On the positive side I will note this author has a serious talent for descriptions. The cities are vibrant, the taverns are well enough detailed I could almost draw a floor plan, the shops are bustling and we get a good sense of how they work from the detailed explanations of how they're organized, what's on the shelves, and the attitude of both the clientele and the workers. Even better, this is conveyed succinctly and efficiently, often only a paragraph is needed to frame the scene. I do find it somewhat amusing that, somehow, there is an 80s shopping mall completely out of time. It's described as a collection of shops all together in two stories under a great glass roof where the nobility both shop and sip drinks while gossiping. This is clearly a modern-ish mall in a quasi-medieval setting.
 
Last edited:

Bear Ribs

Well-known member
Alright, so this kinda took a bit of a hit when I was AFK for weeks due to a tornado. Going to get things back on track, we'll start taking nominations now for our next book and then start reading on the first of next month.

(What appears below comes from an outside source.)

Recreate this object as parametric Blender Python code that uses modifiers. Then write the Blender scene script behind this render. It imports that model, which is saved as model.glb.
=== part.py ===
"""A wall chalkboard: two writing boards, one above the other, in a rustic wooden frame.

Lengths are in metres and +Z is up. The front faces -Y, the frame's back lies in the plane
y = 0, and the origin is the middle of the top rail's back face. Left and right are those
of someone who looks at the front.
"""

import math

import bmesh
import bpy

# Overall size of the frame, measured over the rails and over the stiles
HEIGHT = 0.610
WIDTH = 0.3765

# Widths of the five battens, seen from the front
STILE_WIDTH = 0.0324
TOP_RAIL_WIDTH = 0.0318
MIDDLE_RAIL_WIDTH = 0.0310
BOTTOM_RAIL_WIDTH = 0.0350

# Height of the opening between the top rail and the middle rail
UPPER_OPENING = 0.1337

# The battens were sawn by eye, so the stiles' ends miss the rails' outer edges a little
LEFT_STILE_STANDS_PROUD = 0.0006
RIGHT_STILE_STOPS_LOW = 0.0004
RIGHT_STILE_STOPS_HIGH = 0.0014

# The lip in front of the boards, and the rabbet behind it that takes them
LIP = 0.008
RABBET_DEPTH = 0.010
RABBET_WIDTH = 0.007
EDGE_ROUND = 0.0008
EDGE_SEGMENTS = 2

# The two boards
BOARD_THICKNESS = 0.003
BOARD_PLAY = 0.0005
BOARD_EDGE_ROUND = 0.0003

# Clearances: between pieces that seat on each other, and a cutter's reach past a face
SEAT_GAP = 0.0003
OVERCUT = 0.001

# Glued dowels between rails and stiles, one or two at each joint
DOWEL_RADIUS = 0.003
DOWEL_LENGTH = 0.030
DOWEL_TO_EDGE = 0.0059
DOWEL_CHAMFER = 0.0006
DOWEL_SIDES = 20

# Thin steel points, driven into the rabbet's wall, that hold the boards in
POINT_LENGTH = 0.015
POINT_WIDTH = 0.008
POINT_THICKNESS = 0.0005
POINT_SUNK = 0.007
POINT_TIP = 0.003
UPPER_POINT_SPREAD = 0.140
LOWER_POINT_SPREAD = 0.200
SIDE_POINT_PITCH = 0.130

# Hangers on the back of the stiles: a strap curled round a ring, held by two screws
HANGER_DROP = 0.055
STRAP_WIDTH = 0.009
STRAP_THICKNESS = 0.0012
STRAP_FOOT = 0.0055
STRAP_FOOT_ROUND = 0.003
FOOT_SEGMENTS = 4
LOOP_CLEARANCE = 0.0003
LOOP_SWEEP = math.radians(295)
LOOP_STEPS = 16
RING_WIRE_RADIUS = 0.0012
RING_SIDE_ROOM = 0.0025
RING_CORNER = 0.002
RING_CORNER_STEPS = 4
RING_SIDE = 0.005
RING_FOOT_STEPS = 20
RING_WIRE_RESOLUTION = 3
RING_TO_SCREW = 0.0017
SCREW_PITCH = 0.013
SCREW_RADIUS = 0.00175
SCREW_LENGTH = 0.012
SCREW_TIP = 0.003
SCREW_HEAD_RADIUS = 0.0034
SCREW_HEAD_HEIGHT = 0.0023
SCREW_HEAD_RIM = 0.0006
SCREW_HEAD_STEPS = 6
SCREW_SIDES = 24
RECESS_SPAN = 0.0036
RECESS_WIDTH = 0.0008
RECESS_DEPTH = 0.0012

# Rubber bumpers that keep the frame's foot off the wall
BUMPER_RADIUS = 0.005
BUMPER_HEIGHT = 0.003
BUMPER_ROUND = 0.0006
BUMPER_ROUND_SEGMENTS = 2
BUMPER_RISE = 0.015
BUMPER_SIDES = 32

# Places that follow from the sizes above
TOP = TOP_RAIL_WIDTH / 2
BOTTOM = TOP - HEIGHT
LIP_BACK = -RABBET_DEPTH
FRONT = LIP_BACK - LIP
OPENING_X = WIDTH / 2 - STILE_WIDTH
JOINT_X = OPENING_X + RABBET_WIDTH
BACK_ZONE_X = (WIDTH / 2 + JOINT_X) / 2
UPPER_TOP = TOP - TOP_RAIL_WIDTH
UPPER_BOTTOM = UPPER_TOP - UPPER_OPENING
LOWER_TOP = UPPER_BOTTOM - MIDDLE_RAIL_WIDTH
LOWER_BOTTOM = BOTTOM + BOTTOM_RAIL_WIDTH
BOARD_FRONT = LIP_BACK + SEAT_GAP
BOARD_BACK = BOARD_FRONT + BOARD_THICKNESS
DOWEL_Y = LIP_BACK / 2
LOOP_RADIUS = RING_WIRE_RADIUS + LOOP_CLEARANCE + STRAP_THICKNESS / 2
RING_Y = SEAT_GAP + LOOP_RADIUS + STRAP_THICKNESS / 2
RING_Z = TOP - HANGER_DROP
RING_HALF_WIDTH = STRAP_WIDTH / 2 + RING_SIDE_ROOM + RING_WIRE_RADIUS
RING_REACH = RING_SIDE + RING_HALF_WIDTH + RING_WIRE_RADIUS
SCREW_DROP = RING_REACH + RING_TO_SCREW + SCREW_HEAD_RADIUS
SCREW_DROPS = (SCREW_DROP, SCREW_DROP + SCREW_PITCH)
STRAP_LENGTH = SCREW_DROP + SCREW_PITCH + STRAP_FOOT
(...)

Born to die and be born again, Gell, the Jellyfae must discover her strange connection to the horrible monsters called humans, that speak with words she understands, but seem to want nothing but her death. Driven by a desire for safety and freedom, she ventures forth to Tread the Sky, and finds more worlds than one.

This one's LitRPG but reverses the typical conventions, it's known for being one heck of an emotional tear-jerker which is a somewhat bizarre but impressive accomplishment for a genre known primarily for making Number go Up.